STATED GOAL:
Only the lines from the one containing "Write part 3" through the one containing "keel_z = -13.2" are wanted. Give them again exactly, both ends included.

DATA LINES:
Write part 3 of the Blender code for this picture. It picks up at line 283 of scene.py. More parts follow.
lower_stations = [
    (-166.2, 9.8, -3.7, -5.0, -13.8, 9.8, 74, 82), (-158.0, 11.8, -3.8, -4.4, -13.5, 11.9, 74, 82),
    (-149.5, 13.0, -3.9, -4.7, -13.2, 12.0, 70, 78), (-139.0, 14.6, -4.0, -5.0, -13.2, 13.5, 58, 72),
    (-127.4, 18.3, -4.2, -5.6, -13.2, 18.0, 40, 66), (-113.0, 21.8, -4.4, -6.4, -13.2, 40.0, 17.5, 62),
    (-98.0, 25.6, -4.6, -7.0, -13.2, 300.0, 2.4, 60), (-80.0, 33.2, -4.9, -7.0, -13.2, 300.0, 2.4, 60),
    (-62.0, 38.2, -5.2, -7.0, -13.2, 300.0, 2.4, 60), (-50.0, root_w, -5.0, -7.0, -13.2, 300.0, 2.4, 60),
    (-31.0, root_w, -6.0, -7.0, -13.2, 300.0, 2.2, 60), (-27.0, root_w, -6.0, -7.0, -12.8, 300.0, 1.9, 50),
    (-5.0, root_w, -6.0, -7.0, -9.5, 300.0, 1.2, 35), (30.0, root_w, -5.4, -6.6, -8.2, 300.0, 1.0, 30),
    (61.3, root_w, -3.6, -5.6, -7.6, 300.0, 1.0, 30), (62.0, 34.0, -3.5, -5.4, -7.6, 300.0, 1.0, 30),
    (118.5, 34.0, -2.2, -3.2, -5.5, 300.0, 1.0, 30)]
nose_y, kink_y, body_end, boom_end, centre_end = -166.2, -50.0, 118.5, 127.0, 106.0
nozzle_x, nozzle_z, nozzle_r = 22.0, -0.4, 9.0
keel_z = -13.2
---
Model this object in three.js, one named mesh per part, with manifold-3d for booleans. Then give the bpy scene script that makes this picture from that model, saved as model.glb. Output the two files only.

COMPLETED TASK:
Write part 3 of the Blender code for this picture. It picks up at line 283 of scene.py. More parts follow.
lower_stations = [
    (-166.2, 9.8, -3.7, -5.0, -13.8, 9.8, 74, 82), (-158.0, 11.8, -3.8, -4.4, -13.5, 11.9, 74, 82),
    (-149.5, 13.0, -3.9, -4.7, -13.2, 12.0, 70, 78), (-139.0, 14.6, -4.0, -5.0, -13.2, 13.5, 58, 72),
    (-127.4, 18.3, -4.2, -5.6, -13.2, 18.0, 40, 66), (-113.0, 21.8, -4.4, -6.4, -13.2, 40.0, 17.5, 62),
    (-98.0, 25.6, -4.6, -7.0, -13.2, 300.0, 2.4, 60), (-80.0, 33.2, -4.9, -7.0, -13.2, 300.0, 2.4, 60),
    (-62.0, 38.2, -5.2, -7.0, -13.2, 300.0, 2.4, 60), (-50.0, root_w, -5.0, -7.0, -13.2, 300.0, 2.4, 60),
    (-31.0, root_w, -6.0, -7.0, -13.2, 300.0, 2.2, 60), (-27.0, root_w, -6.0, -7.0, -12.8, 300.0, 1.9, 50),
    (-5.0, root_w, -6.0, -7.0, -9.5, 300.0, 1.2, 35), (30.0, root_w, -5.4, -6.6, -8.2, 300.0, 1.0, 30),
    (61.3, root_w, -3.6, -5.6, -7.6, 300.0, 1.0, 30), (62.0, 34.0, -3.5, -5.4, -7.6, 300.0, 1.0, 30),
    (118.5, 34.0, -2.2, -3.2, -5.5, 300.0, 1.0, 30)]
nose_y, kink_y, body_end, boom_end, centre_end = -166.2, -50.0, 118.5, 127.0, 106.0
nozzle_x, nozzle_z, nozzle_r = 22.0, -0.4, 9.0
keel_z = -13.2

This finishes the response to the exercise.